Perché la Serracchiani ha iniziato il suo salto nella politica italiana con un discorso di contestazione che le è valso una candidatura. Un discorso che pochi minuti dopo essere stato pronunciato rimbalzava già in ogni angolo della rete. Ironico, moderatamente incazzato, criticissimo contro i vertici del partito e a dir poco irreverente anche con il segretario, Dario Franceschini, che la scrutava seduto in prima fila: «Ho ascoltato con molta attenzione tutti gli interventi... e sono arrivata a due conclusioni: la prima è che siamo votati alla sofferenza perché in questo posto fa freddo e ci si sta anche male la seconda è che c’è molto ottimismo...». Lei ottimista non lo era per nulla, e infatti lo aveva sottolineato subito: «Mi permetto, anche per non essere ripetitiva, di dire al mio segretario alcune cose che per me forse lui avrebbe dovuto e deve sottolineare con maggiore fermezza...». Classica perifrasi assertiva: mi permetto di dirvi, gentilmente, che state sbagliando tutto. Era il 21 marzo del 2009, la Serracchiani esordiva così all’assemblea del Pd, e la sua vita cambiava. Tant’è vero che come per disegnare un ante e un post «epocali», lei stessa dice di se: «La mia vita prima del 21 marzo...». Oggi quel video, su Youtube, risulta visionato 45 mila volte in due mesi. Ed è accompagnato da altri 85 che la riguardano: la Serracchiani all’Era glaciale, la Serracchiani alla Zanzara su Radio24, con Tabacci, contro Gasparri, a Ballarò... Un fenomeno di idolatria mai visto, negli anni anestetizzati del Pd, in cui i volti giovani erano quelli decorativi e inoffensivi delle Marianne Madie, delle segretarie particolari dei ministri (Luciana Pedoto) e delle figlie in carriera (Daniela Cardinale). Al contrario del primo profeta scalzo (Ivan Scalfarotto), la Serracchiani è riuscita a uscire dalla nicchia, a radicare consensi, attrarre energie. «La ragazzina» di cui nel salotto di Ilaria D’Amico, Di Pietro diceva «Voglio difenderla» si è messa ventre a terra riuscendo a organizzare 150 iniziative di piazza in un mese. «Chi ci veniva? Gente normale delusa della nostra opposizione, che considerava debole e insufficiente».

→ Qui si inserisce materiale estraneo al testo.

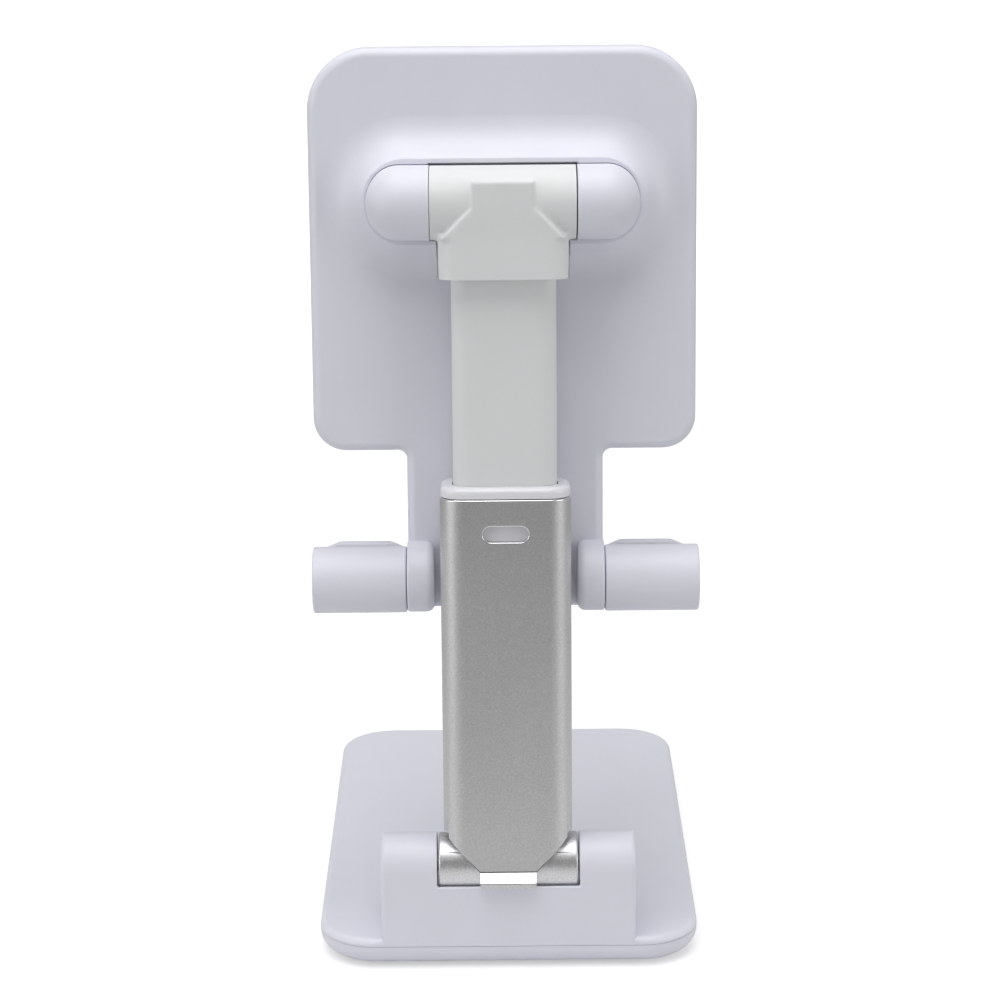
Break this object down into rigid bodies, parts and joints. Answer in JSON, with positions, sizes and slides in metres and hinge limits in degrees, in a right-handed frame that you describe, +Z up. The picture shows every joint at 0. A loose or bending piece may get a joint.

Debora si è già costruita un sistema di alleanze: i veltroniani stravedono per lei, a Roma l’hanno già invitata quattro volte, nei corridoi della sede nazionale si dice che l’ex sindaco di Roma (mentre corregge le bozze del suo prossimo libro), stia coltivando l’idea di candidarla alla segreteria. Walter Verini, il suo storico braccio destro, nega: «Vogliamo il partito delle Serracchiani, non della Serracchiani. Debora va per la sua strada senza padrini».

E deve essere così vero, che l’interessata per ora non scopre le sue carte: «Non sostengo né Franceschini né Bersani. Non accetto vincoli di nessun tipo. Guardo i programmi, ascolto cosa dicono, e poi decido». La favola finirà con una conversione o con una scomunica?